Work instructions
Look through the data below and extract, unchanged, the lines from the one that contains "paint(leaf, RUBBED_BRONZE, 0.40)" to the one that contains "obj.matrix_world = Matrix.Identity(4)", both included.

Dataset extract
** begin **
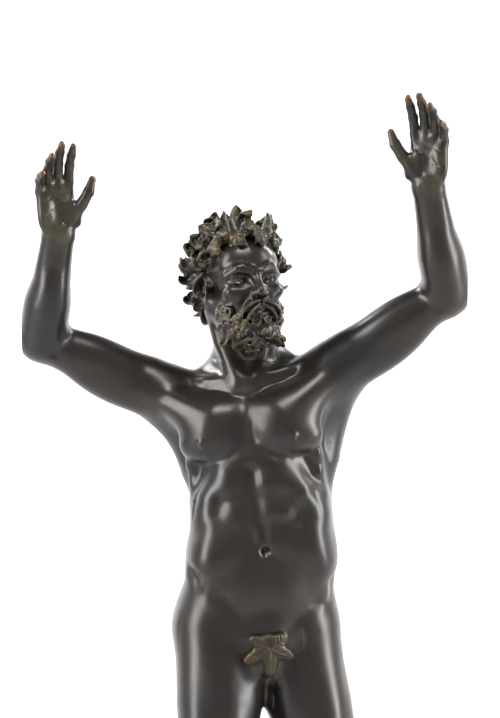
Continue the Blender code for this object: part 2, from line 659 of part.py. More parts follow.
LEAF_LOBES = ((0, 1.0, 20), (60, 0.92, 20), (-60, 0.92, 20), (120, 0.70, 20), (-120, 0.70, 20))
LEAF_HEART = 0.42
LEAF_LEAN = 8                       # degrees the leaf hangs askew
LEAF_HEIGHT_ON_SPINE = -1.5


def leaf_reach(angle):
    """How far the leaf reaches from its heart at an angle from its tip, as a share of a lobe."""
    bumps = [(reach - LEAF_HEART) * np.exp(-((angle - lobe) / wide) ** 2)
             for lobe, reach, wide in LEAF_LOBES]
    return LEAF_HEART + sum(bumps)


def make_leaf(collection, cutters, faun):
    """A five-lobed leaf with a ridge down each lobe, its back cut to the body behind it."""
    blade = bmesh.new()
    bmesh.ops.create_uvsphere(blade, u_segments=40, v_segments=8, radius=1.0)
    for vert in blade.verts:
        x, y, z = vert.co
        angle = np.degrees(np.arctan2(x, -y))
        reach = leaf_reach(angle)
        ridge = max(np.exp(-((angle - lobe) / 8) ** 2) for lobe, _, _ in LEAF_LOBES)
        swell = 0.6 + 0.4 * ridge if z > 0 else 1.0
        sag = LEAF_SAG_SIDE * (x * reach) ** 2 + LEAF_SAG_TIP * (y * reach) ** 2
        vert.co = (0.5 * LEAF_WIDTH * x * reach, 0.5 * LEAF_HEIGHT * y * reach,
                   LEAF_SWELL * z * swell - sag)
    mesh = bpy.data.meshes.new("fig_leaf")
    blade.to_mesh(mesh)
    blade.free()
    seat = spine_frame(LEAF_HEIGHT_ON_SPINE)
    front = unit(-seat.axes[:, 1] - 0.10 * seat.axes[:, 2])
    axes = np.eye(4)
    axes[:3, :3] = np.array([seat.axes[:, 0], np.cross(front, seat.axes[:, 0]), front]).T
    middle = figure_place() @ Matrix.Translation(tuple(seat.at(0.2, -12.2, 0)))
    place = Matrix.Translation(middle.to_translation()) @ Matrix(axes)
    mesh.transform(place @ Matrix.Rotation(np.radians(LEAF_LEAN), 4, "Z"))
    leaf = new_object("fig_leaf", mesh, collection)
    body = new_object("body_cutter", as_mesh(faun, "body_cutter"), cutters)
    grow = body.modifiers.new("clearance", "DISPLACE")
    grow.strength = CLEARANCE
    grow.mid_level = 0.0
    seat_cut = leaf.modifiers.new("seat", "BOOLEAN")
    seat_cut.operation = "DIFFERENCE"
    seat_cut.solver = "EXACT"
    seat_cut.object = body
    return leaf


FOOTPRINT = ((0.6, -28.0), (25.5, 1.5))     # the right foot's longest toe and the left's


def make_plinth(collection):
    """A turned plinth: a square foot, a hollow above it, a band and a bead round the top."""
    reach = max(np.hypot(*(np.array(toe) - FOOTING)) for toe in FOOTPRINT)
    rim = reach * UNIT + PLINTH_MARGIN
    bead_bottom = PLINTH_HEIGHT - 2 * PLINTH_BEAD
    hollow_top = PLINTH_FOOT + PLINTH_HOLLOW
    profile = [(0.0, PLINTH_HEIGHT)]
    for a in np.linspace(0, np.pi, 7):
        profile.append((rim - PLINTH_BEAD * (1 - np.sin(a)),
                        bead_bottom + PLINTH_BEAD * (1 + np.cos(a))))
    profile.append((rim - PLINTH_BEAD, bead_bottom - PLINTH_FILLET))
    profile.append((rim - PLINTH_HOLLOW, bead_bottom - PLINTH_FILLET))
    for a in np.linspace(0, np.pi / 2, 5):
        profile.append((rim - PLINTH_HOLLOW * np.cos(a), hollow_top - PLINTH_HOLLOW * np.sin(a)))
    profile += [(rim, 0.0), (0.0, 0.0)]
    outline = bpy.data.meshes.new("plinth")
    edges = [(i, i + 1) for i in range(len(profile) - 1)]
    outline.from_pydata([(x, 0, z) for x, z in profile], edges, [])
    plinth = new_object("plinth", outline, collection)
    turn = plinth.modifiers.new("turned", "SCREW")
    turn.steps = PLINTH_STEPS
    turn.render_steps = PLINTH_STEPS
    turn.use_merge_vertices = True
    turn.merge_threshold = 0.00001
    return plinth


def paint(thing, colour, roughness):
    material = bpy.data.materials.new(thing.name + "_bronze")
    material.use_nodes = True
    shader = material.node_tree.nodes["Principled BSDF"]
    shader.inputs["Base Color"].default_value = (*colour, 1.0)
    shader.inputs["Roughness"].default_value = roughness
    shader.inputs["Metallic"].default_value = 0.8
    thing.data.materials.append(material)


def new_collection(name):
    collection = bpy.data.collections.new(name)
    bpy.context.scene.collection.children.link(collection)
    return collection


for old in list(bpy.data.objects):
    bpy.data.objects.remove(old)
parts = new_collection("dancing_faun")
cutters = new_collection("cutters")
faun = make_faun(parts, cutters)
leaf = make_leaf(parts, cutters, faun)
plinth = make_plinth(parts)
paint(faun, BRONZE, 0.30)
paint(leaf, RUBBED_BRONZE, 0.40)
paint(plinth, BRONZE, 0.35)
for cutter in cutters.objects:
    cutter.hide_render = True
    cutter.display_type = "WIRE"
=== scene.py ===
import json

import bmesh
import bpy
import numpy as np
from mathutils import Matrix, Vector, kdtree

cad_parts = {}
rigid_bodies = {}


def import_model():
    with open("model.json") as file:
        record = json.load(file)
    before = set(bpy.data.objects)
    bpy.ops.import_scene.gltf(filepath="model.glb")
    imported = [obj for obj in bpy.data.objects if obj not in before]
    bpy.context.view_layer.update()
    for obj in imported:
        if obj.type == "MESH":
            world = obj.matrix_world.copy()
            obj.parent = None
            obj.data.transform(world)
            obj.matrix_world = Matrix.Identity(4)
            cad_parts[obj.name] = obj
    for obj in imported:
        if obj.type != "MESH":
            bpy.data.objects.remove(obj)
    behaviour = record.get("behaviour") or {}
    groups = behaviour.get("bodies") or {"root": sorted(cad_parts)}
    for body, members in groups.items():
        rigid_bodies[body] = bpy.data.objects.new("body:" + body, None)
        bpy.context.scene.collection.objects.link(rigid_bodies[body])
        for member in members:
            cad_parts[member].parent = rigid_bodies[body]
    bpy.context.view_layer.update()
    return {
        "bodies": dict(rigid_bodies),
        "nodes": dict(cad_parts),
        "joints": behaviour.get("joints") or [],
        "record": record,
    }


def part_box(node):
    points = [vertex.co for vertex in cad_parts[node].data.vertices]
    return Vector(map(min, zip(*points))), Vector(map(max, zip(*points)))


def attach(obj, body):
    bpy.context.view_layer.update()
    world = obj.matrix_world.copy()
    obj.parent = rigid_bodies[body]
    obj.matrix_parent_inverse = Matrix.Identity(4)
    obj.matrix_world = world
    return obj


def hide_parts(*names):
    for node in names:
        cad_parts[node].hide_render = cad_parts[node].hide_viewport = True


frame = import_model()

# A dancing faun in dark cast bronze: its turned plinth, the figure itself, and its fig leaf.
# Lengths are in metres except where the figure's own unit, a 180th of its stature, is named.

# The plinth
# A low round base, turned after casting: a square foot, a hollow, a flat band and a bead.
# It is bronze with the figure's dark patina, a little worn on the bead and the foot's edge.

PLINTH_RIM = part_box("plinth")[1][0]
PLINTH_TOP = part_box("plinth")[1][2]
PLINTH_FOOT = 0.006
PLINTH_HOLLOW = 0.004
PLINTH_BEAD = 0.0035
PLINTH_FILLET = 0.0015
EDGE_WEAR = 0.0005
PLINTH_STEPS = 192
SHARP_FROM = np.radians(40)


def arc(centre, radius, start, stop, steps):
    """Points of an arc in the profile's plane; angles are in degrees from +X."""
    angles = np.radians(np.linspace(start, stop, steps))
    return [(centre[0] + radius * np.cos(a), centre[1] + radius * np.sin(a)) for a in angles]


def plinth_profile():
    """The outer side from the middle of the top down to the middle of the underside."""
    bead_bottom = PLINTH_TOP - 2 * PLINTH_BEAD
    bead_middle = PLINTH_RIM - PLINTH_BEAD
    hollow_top = PLINTH_FOOT + PLINTH_HOLLOW
    neck = PLINTH_RIM - PLINTH_HOLLOW
    line = [(0.0, PLINTH_TOP), (0.5 * PLINTH_RIM, PLINTH_TOP), (0.85 * PLINTH_RIM, PLINTH_TOP)]
    line += arc((bead_middle, PLINTH_TOP - PLINTH_BEAD), PLINTH_BEAD, 90, -90, 17)
    line += [(bead_middle, bead_bottom - PLINTH_FILLET)]
    line += [(neck, bead_bottom - PLINTH_FILLET - EDGE_WEAR)]
    line += arc((PLINTH_RIM, hollow_top), PLINTH_HOLLOW, 180, 270, 13)
    line += arc((PLINTH_RIM - EDGE_WEAR, PLINTH_FOOT - EDGE_WEAR), EDGE_WEAR, 90, 0, 4)
    line += arc((PLINTH_RIM - EDGE_WEAR, EDGE_WEAR), EDGE_WEAR, 0, -90, 4)
    return line + [(0.0, 0.0)]


def placed(name, data):
    """A new object with this data, put into the scene."""
    thing = bpy.data.objects.new(name, data)
    bpy.context.scene.collection.objects.link(thing)
    return thing


def modified(piece):
    """A new mesh that has the piece's modifiers in it."""
    return bpy.data.meshes.new_from_object(piece.evaluated_get(bpy.context.evaluated_depsgraph_get()))


def turned_piece(name, profile, steps):
    mesh = bpy.data.meshes.new(name)
    joins = [(i, i + 1) for i in range(len(profile) - 1)]
    mesh.from_pydata([(x, 0, z) for x, z in profile], joins, [])
    piece = placed(name, mesh)
    screw = piece.modifiers.new("turned", "SCREW")
    screw.steps = steps
    screw.render_steps = steps
    screw.use_merge_vertices = True
    screw.merge_threshold = 0.00001
    solid = modified(piece)
    piece.modifiers.clear()
    piece.data = solid
    solid.shade_smooth()
    solid.set_sharp_from_angle(angle=SHARP_FROM)
    return piece


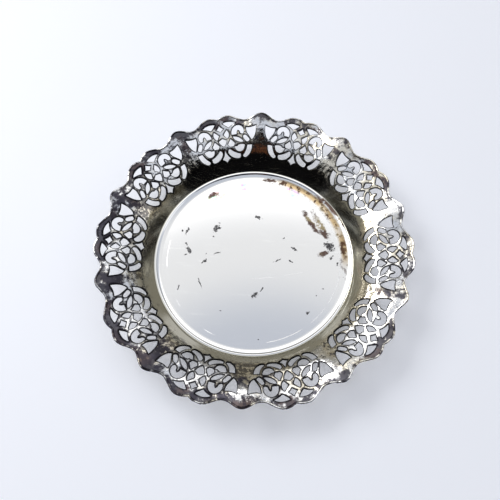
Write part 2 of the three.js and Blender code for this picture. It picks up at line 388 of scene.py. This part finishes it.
def panel_mesh(rim, holes):
    """Triangles of the flat panel between its rim and the softened mouths of its holes."""
    mouths = [hole - loop_normals(hole) * EDGE_RADIUS for hole in holes]
    xs = np.arange(rim[:, 0].min(), rim[:, 0].max(), GRID)
    ys = np.arange(rim[:, 1].min(), rim[:, 1].max(), GRID * 0.866)
    grid = np.array([(x + (GRID / 2 if row % 2 else 0), y) for row, y in enumerate(ys) for x in xs])
    clear = np.full(len(grid), WEB_RINGS[-1])
    for ring in WEB_RINGS:
        row = np.vstack([mouth - loop_normals(mouth) * ring for mouth in mouths])
        grid = np.vstack([row, grid])
        clear = np.append(np.full(len(row), 0.85 * ring), clear)
    keep = inside(grid, rim) & (distance_to(grid, rim) > 0.35 * GRID)
    for mouth in mouths:
        keep &= ~inside(grid, mouth) & (distance_to(grid, mouth) > clear)
    grid = grid[keep]
    loops = [rim, *mouths]
    points = np.vstack([*loops, grid])
    edges = []
    start = 0
    for loop in loops:
        edges += [(start + i, start + (i + 1) % len(loop)) for i in range(len(loop))]
        start += len(loop)
    mesh_2d = delaunay_2d_cdt([Vector(p) for p in points], edges, [], INSIDE_OUTLINE, CLOSE)
    triangles, origin = mesh_2d[2], mesh_2d[3]
    flat_points = np.array([points[source[0]] for source in origin])
    triangles = np.array([list(t) for t in triangles])
    centres = flat_points[triangles].mean(1)
    keep = inside(centres, rim)
    for mouth in mouths:
        keep &= ~inside(centres, mouth)
    return flat_points, triangles[keep], mouths


def on_panel(panel, flat_points):
    """Angle and distance of points laid flat, on one of the panels."""
    angle = panel * PANEL_SPAN + flat_points[:, 0] / MM_PER_DEGREE
    return angle, PATTERN_FOOT + flat_points[:, 1]


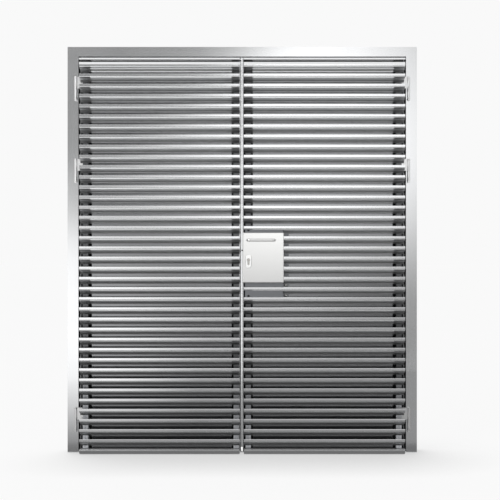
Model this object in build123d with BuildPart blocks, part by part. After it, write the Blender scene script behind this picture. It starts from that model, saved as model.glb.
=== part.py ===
** end **
The answer
paint(leaf, RUBBED_BRONZE, 0.40)
paint(plinth, BRONZE, 0.35)
for cutter in cutters.objects:
    cutter.hide_render = True
    cutter.display_type = "WIRE"
=== scene.py ===
import json

import bmesh
import bpy
import numpy as np
from mathutils import Matrix, Vector, kdtree

cad_parts = {}
rigid_bodies = {}


def import_model():
    with open("model.json") as file:
        record = json.load(file)
    before = set(bpy.data.objects)
    bpy.ops.import_scene.gltf(filepath="model.glb")
    imported = [obj for obj in bpy.data.objects if obj not in before]
    bpy.context.view_layer.update()
    for obj in imported:
        if obj.type == "MESH":
            world = obj.matrix_world.copy()
            obj.parent = None
            obj.data.transform(world)
            obj.matrix_world = Matrix.Identity(4)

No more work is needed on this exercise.